Entries provided:
######
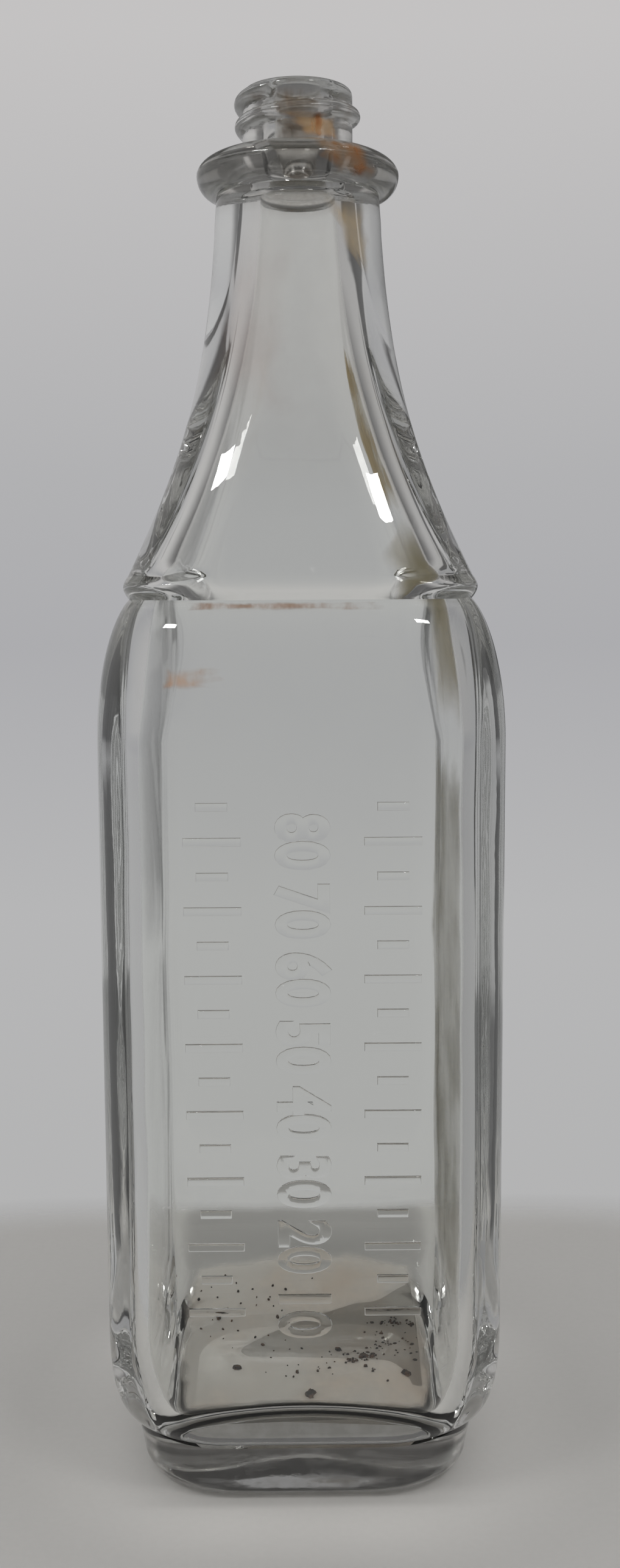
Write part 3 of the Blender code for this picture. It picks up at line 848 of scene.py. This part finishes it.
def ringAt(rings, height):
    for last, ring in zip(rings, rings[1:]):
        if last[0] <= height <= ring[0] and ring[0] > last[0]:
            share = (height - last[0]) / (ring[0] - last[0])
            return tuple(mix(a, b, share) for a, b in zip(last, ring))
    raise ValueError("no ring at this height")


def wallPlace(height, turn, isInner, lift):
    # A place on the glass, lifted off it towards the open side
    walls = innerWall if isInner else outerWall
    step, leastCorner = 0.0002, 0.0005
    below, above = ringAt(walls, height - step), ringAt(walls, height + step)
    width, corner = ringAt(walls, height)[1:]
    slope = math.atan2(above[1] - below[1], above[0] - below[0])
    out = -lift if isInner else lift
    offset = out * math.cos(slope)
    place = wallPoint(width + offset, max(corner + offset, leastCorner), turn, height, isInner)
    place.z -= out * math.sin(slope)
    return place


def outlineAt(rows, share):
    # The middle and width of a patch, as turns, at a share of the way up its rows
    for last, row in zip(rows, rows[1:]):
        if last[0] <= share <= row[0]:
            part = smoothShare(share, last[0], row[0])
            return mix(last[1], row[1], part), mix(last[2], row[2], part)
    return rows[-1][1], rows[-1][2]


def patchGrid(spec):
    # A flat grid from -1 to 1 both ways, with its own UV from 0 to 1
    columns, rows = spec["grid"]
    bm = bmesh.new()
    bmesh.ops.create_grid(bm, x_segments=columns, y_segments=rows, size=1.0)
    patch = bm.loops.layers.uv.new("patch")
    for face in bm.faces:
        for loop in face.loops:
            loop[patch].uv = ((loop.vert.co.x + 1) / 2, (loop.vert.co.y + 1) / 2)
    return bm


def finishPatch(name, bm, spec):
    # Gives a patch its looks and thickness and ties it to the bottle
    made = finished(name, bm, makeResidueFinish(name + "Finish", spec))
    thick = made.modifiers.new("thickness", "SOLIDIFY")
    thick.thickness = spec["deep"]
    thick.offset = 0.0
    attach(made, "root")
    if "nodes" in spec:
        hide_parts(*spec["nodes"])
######
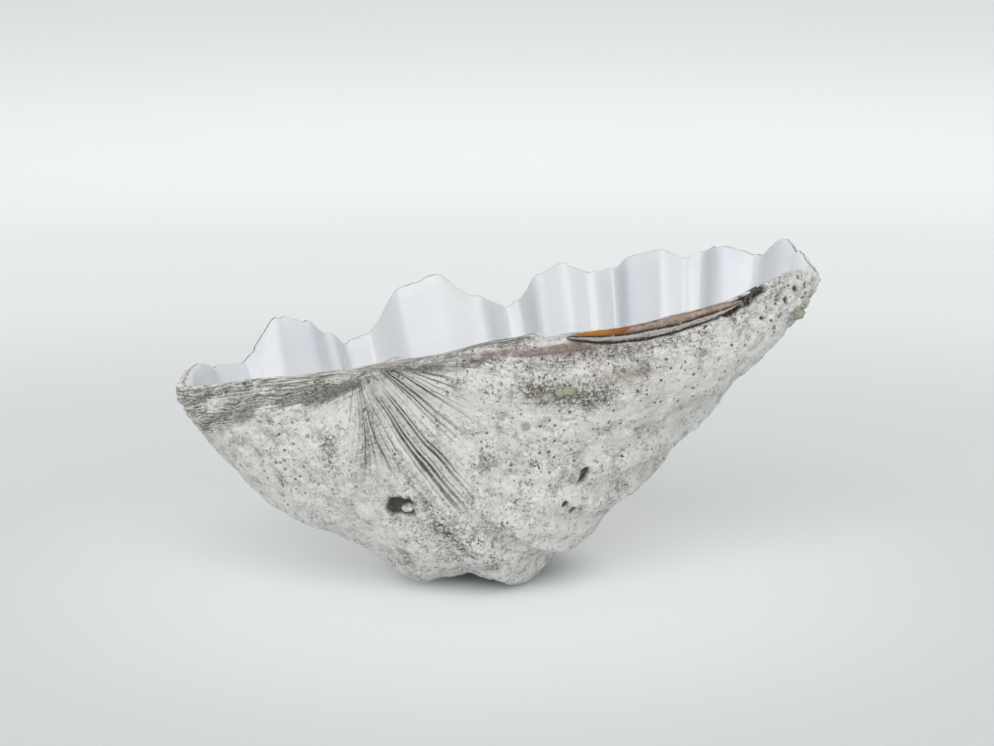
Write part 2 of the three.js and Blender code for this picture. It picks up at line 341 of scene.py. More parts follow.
######
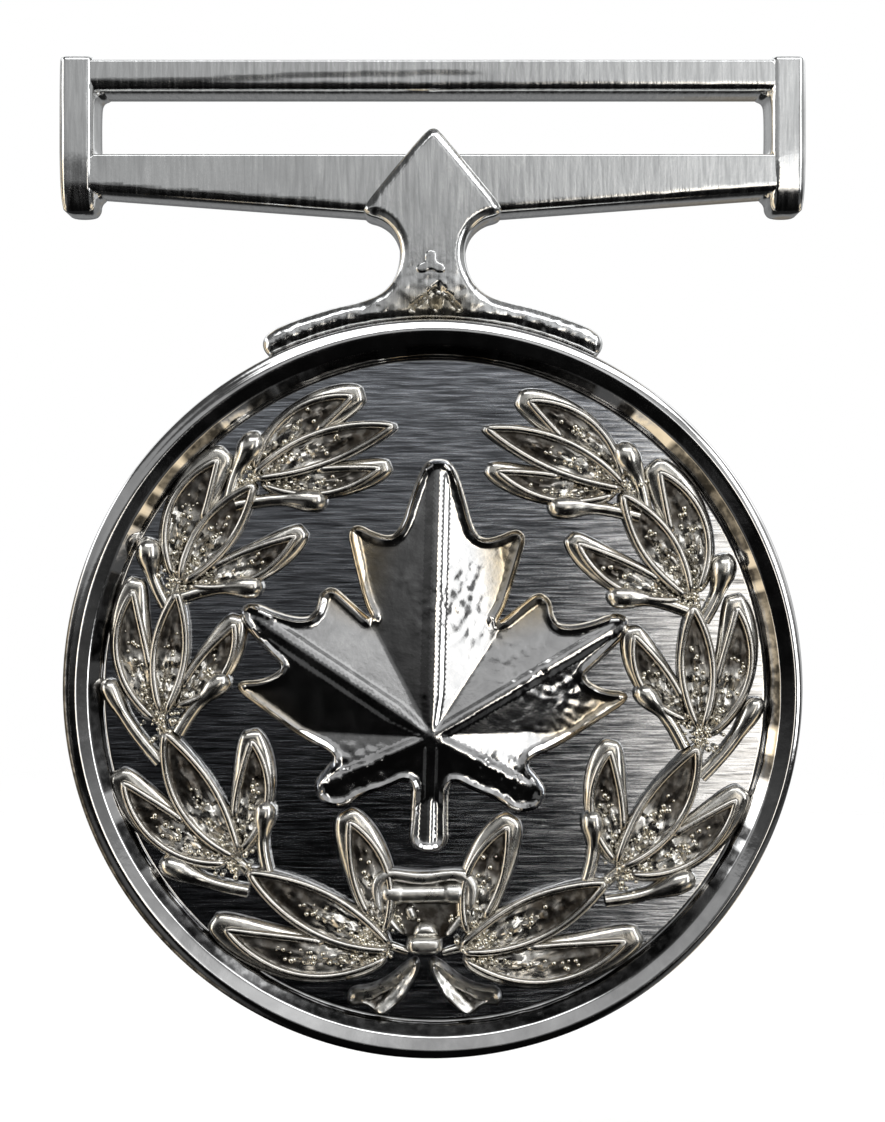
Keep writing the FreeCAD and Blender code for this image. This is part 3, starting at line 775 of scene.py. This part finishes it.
######
Stated task:
Reproduce verbatim only the segment of the listing bounded by the line containing "Write part 3" and the line containing "ring at this", with both boundary lines included.

Result for this task:
Write part 3 of the Blender code for this picture. It picks up at line 848 of scene.py. This part finishes it.
def ringAt(rings, height):
    for last, ring in zip(rings, rings[1:]):
        if last[0] <= height <= ring[0] and ring[0] > last[0]:
            share = (height - last[0]) / (ring[0] - last[0])
            return tuple(mix(a, b, share) for a, b in zip(last, ring))
    raise ValueError("no ring at this height")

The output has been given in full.